Nella prosa La tigre, Borges accenna a Norah, la sorella, pittrice dal talento felino, felice. “Pensammo che era sanguinaria e bella”, scrive Borges riferendosi a una tigre intravista nel quartiere Palermo: nel 1972 aveva pubblicato la raccolta L’oro delle tigri in cui appaiono – come in Storia della notte – Le mille e una notte, Ulisse, il Giappone e “un gatto”. In L’oro delle tigri l’autore dedica una poesia All’Islanda, “Delle regioni della bella terra/…la più remota e la più intima”; in Storia della notte appare una poesia per l’Islanda, “fredda rosa, isola segreta/… delle sere immobili/ e degli uomini forti”. A proposito di felini: in La mia ultima tigre, pubblicato tra i gangli di Atlas, Borges ammette: “Nella mia vita ci furono sempre tigri”. In quel testo ammicca – come in La tigre – a Shere Khan, il bestione inventato da Kipling: tra i destinatari di Storia della notte, sarà un caso?, è annoverato anche “Kim e il suo Lama che scalano le ginocchia della montagna”. Nel 1979, per la leggendaria “Biblioteca di Babele” di Franco Maria Ricci, Borges cura come La casa dei desideri una raccolta di racconti di Kipling; nel 1980, “in onore di J.L. Borges nel suo 80° compleanno”, Franco Maria Ricci pubblica Venticinque Agosto 1983 e altri racconti inediti: tra questi spicca Tigres Azules. Vi si racconta – citando Kipling – di Shere Khan e di “un villaggio assai remoto dal Gange” dove “veneravano la Tigre Azzurra”, la stessa che appare spesso nei sogni del narratore. A volte quel racconto è tradotto come Tigri azzurre, altre come Tigri blu: il dissidio cromatico esalta le esalazioni dell’enigma.

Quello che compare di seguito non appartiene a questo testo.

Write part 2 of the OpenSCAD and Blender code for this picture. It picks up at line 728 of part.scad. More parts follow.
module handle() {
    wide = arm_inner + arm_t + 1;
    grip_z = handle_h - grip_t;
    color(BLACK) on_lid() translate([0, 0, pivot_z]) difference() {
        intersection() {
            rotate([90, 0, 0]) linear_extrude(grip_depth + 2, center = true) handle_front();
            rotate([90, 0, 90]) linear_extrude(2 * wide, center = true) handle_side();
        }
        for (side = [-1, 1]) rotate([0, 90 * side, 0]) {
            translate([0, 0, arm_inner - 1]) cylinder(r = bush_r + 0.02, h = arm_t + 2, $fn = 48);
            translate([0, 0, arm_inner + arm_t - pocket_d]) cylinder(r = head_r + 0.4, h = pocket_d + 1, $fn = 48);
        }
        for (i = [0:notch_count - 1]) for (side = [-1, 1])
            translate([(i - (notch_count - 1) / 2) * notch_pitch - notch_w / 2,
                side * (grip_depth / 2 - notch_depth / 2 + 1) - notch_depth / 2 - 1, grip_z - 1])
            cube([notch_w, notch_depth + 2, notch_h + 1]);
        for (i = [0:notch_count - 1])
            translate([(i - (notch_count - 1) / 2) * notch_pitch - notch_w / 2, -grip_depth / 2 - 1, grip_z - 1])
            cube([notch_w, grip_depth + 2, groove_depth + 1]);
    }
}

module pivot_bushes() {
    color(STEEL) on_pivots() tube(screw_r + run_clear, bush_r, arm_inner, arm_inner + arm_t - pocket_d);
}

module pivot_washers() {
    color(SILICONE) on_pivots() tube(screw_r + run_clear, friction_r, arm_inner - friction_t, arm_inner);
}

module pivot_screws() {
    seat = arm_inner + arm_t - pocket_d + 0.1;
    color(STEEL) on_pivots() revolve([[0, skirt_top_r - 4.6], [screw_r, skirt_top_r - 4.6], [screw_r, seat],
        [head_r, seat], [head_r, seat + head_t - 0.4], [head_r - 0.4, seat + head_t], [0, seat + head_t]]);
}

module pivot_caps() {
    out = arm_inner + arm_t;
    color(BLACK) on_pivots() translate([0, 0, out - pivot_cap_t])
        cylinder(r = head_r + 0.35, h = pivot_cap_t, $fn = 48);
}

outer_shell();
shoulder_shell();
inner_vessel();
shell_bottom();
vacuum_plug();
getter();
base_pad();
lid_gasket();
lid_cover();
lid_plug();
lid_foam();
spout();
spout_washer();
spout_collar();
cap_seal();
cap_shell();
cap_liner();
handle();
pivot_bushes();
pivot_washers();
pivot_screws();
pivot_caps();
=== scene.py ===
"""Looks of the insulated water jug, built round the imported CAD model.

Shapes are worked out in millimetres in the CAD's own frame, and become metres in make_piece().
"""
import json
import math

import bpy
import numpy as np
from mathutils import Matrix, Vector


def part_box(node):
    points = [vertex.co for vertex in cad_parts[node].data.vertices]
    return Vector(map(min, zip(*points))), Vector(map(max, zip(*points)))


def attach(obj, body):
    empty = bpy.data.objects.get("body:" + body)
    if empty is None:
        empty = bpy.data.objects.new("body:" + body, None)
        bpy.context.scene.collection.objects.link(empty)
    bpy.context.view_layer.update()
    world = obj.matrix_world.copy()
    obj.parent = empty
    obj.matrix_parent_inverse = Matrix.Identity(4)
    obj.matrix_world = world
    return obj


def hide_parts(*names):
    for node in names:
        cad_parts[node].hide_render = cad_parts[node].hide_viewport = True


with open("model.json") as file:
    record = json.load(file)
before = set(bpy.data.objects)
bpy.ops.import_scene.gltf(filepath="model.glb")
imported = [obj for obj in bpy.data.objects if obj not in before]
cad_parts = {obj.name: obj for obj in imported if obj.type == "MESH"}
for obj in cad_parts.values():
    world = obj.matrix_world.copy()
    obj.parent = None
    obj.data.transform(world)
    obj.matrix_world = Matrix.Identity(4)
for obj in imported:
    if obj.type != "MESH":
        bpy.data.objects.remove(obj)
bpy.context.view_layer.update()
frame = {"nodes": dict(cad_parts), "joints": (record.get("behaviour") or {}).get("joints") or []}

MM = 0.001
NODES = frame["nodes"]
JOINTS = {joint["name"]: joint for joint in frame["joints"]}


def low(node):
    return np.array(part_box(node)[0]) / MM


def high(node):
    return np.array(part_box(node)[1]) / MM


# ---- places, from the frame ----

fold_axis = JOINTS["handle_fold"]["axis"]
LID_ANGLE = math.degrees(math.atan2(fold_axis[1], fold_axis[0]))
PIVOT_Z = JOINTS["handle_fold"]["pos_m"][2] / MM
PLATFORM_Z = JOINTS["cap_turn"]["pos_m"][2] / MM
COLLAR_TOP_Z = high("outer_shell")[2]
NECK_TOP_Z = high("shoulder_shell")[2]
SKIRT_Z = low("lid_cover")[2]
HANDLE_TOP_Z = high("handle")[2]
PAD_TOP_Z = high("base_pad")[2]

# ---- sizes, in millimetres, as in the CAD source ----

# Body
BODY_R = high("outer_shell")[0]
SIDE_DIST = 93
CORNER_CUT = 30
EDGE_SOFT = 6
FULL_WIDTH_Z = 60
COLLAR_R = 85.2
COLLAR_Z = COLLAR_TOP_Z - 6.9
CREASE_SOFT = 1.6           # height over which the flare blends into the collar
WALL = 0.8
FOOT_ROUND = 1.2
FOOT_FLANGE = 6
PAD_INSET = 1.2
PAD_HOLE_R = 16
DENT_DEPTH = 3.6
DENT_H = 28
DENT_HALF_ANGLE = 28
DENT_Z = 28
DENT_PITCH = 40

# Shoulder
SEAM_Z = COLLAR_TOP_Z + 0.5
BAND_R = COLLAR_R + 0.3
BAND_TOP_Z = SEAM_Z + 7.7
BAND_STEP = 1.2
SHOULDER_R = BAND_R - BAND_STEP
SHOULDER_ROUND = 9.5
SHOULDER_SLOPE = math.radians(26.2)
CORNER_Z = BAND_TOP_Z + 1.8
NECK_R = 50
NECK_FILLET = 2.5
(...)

Che scoperta: ogni libro di Borges è un repertorio di ombre, un rebus. Tra le poesie di Borges raccolte in Storia della notte quella che preferisco s’intitola “The Thing I Am”, perché s’insinua nella più sottile delle ossessioni dell’autore – la morte, il suicidio, l’essere sempre altro da sé, un funambolo in un corpo estraneo – e attacca così: “Ho scordato il mio nome. Non è Borges/ (Borges morì a La Verde, tra i proiettili)/ né Acevedo, che sogna una battaglia…”. Nel racconto più noto de Il libro di sabbia, s’intitola L’altro, Borges incontra un se stesso, più giovane – “Lei si chiama Jorge Luis Borges. Anch’io sono Jorge Luis Borges. Siamo nel 1969, nella città di Cambridge” –, che lo insidia, dicendogli di essere lui, la copia, il reale. Pare che nel 1940 – così mi ha raccontato un libraio di Buenos Aires – Borges, sperimentando il nulla, mirasse a uccidersi: scrisse del suo suicidio all’Hotel Las Delicias di Adrogué (la ‘quinta’ di Tlön, Uqbar, Orbis Tertius), salvandosi. La Battaglia di La Verde cui accenna Borges accadde nel novembre del 1874, ed è uno degli eventi cruciali della guerra civile argentina: tra i morti si conta anche il colonnello Francisco Borges, nonno di JLB. Ironia della sorte – diciamo così – Jorge Guillermo Borges, il papà di JLB, nasce proprio quell’anno. “Mio padre fu generato nella guarnigione di Junín, a una o due leghe dal deserto, era il 1874”, racconta Borges in un suo testo estremo, Silvano Acosta,dettato alla Kodoma il 19 novembre del 1985, e da poco riesumato. Di Borges, si sa, si conservano anche i battiti di palpebra, rivelativi, si dice.
In L’altro Borges accenna a Walt Whitman, un poeta, scrive, “incapace di mentire”. A Whitman, Borges dedica molteplici omaggi: nella Nota su Walt Whitman ci racconta il poeta che “si sdoppiò nel Whitman eterno”; in una introduzione a Foglie d’erba, raccolta in Prologhi, scrive che “Whitman era già plurale; l’autore decise che fosse infinito”. Difficile pensare a poeti tanto diversi, forse opposti; ma, si sa, la letteratura impegna al sonnambulismo, all’eresia.